Robust Incremental State Estimation through Covariance Adaptation

TL;DR

This paper introduces an efficient incremental covariance estimation method that improves robustness and accuracy in state estimation for robotics by adaptively characterizing measurement uncertainties.

Contribution

It presents the ICE approach, an incremental extension to GMM-based measurement uncertainty estimation, enabling robust state estimation without batch processing.

Findings

Significant increase in localization accuracy

Effective in handling measurement errors

Outperforms existing robust incremental algorithms

Abstract

Recent advances in the fields of robotics and automation have spurred significant interest in robust state estimation. To enable robust state estimation, several methodologies have been proposed. One such technique, which has shown promising performance, is the concept of iteratively estimating a Gaussian Mixture Model (GMM), based upon the state estimation residuals, to characterize the measurement uncertainty model.
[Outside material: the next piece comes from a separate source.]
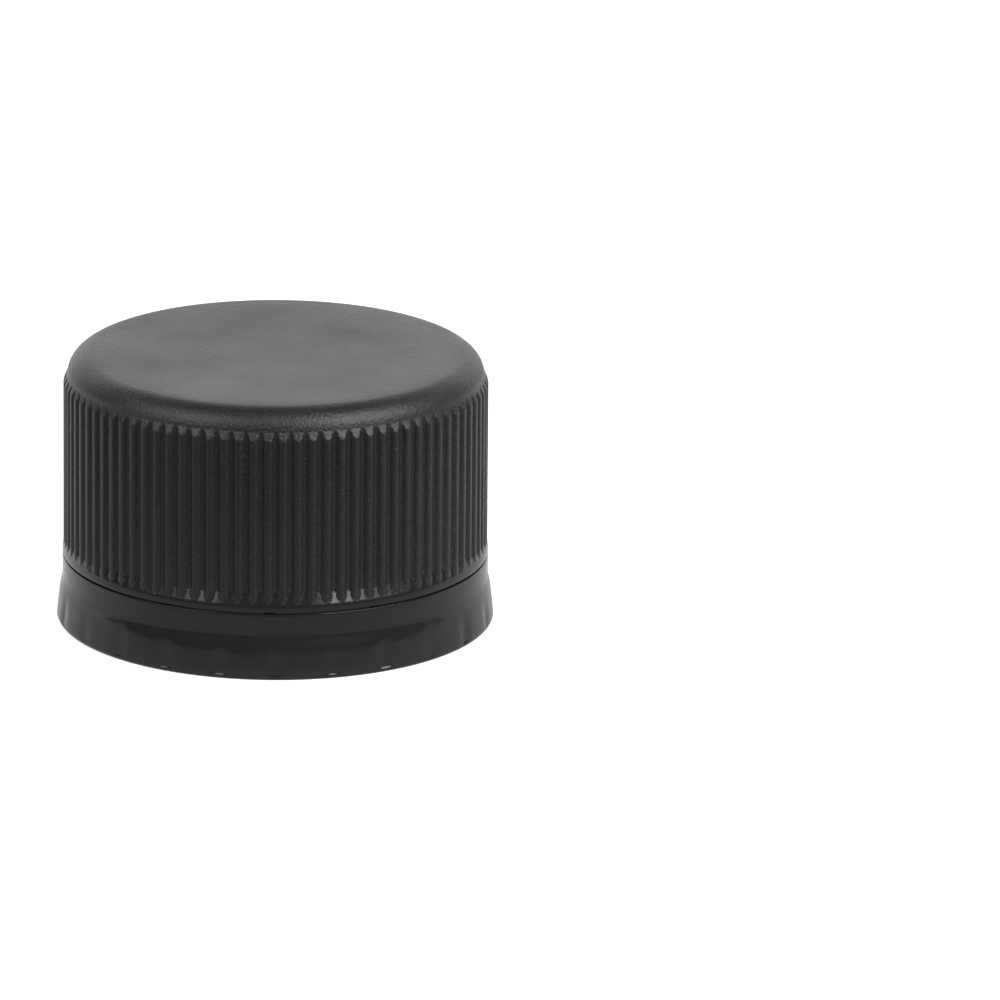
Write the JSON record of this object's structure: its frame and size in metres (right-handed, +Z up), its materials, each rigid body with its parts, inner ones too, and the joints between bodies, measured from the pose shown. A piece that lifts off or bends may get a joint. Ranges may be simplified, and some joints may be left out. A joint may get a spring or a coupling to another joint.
{
  "type": "tamper-evident screw cap",
  "caption": "Moulded screw cap with fine vertical ribs, an internal thread, a foam liner and a break-away tamper-evident band with ratchet fins.",
  "frame": {"origin": "centre of the lower face of the open rim, on the cap's axis", "axes": "+Z up along the cap's axis, from the open rim to the top panel; +X and +Y lie in the plane of the rim, and the split slots in the band are at 133 degrees from +X towards +Y"},
  "size_m": [0.0308, 0.0308, 0.0192],
  "materials": {
    "black_plastic": "moulded black polypropylene: fine spark-eroded grain on the top panel, satin ribs, polished neck and band",
    "white_foam": "smooth white foamed polyethylene wad with a faint soft grain"
  },
  "bodies": {
    "root": {"cap_shell": "black_plastic", "liner": "white_foam"}
  },
  "joints": []
}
Through this iterative process, the measurement uncertainty model is more accurately characterized, which enables robust state estimation through the appropriate de-weighting of erroneous observations. This approach, however, has traditionally required a batch estimation framework to enable the estimation of the measurement uncertainty model, which is not advantageous to robotic applications. In this paper, we propose an efficient, incremental extension to the measurement uncertainty model estimation paradigm. The incremental covariance estimation (ICE) approach, as detailed within this paper, is evaluated on several collected data sets, where it is shown to provide a significant increase in localization accuracy when compared to other state-of-the-art robust, incremental estimation algorithms.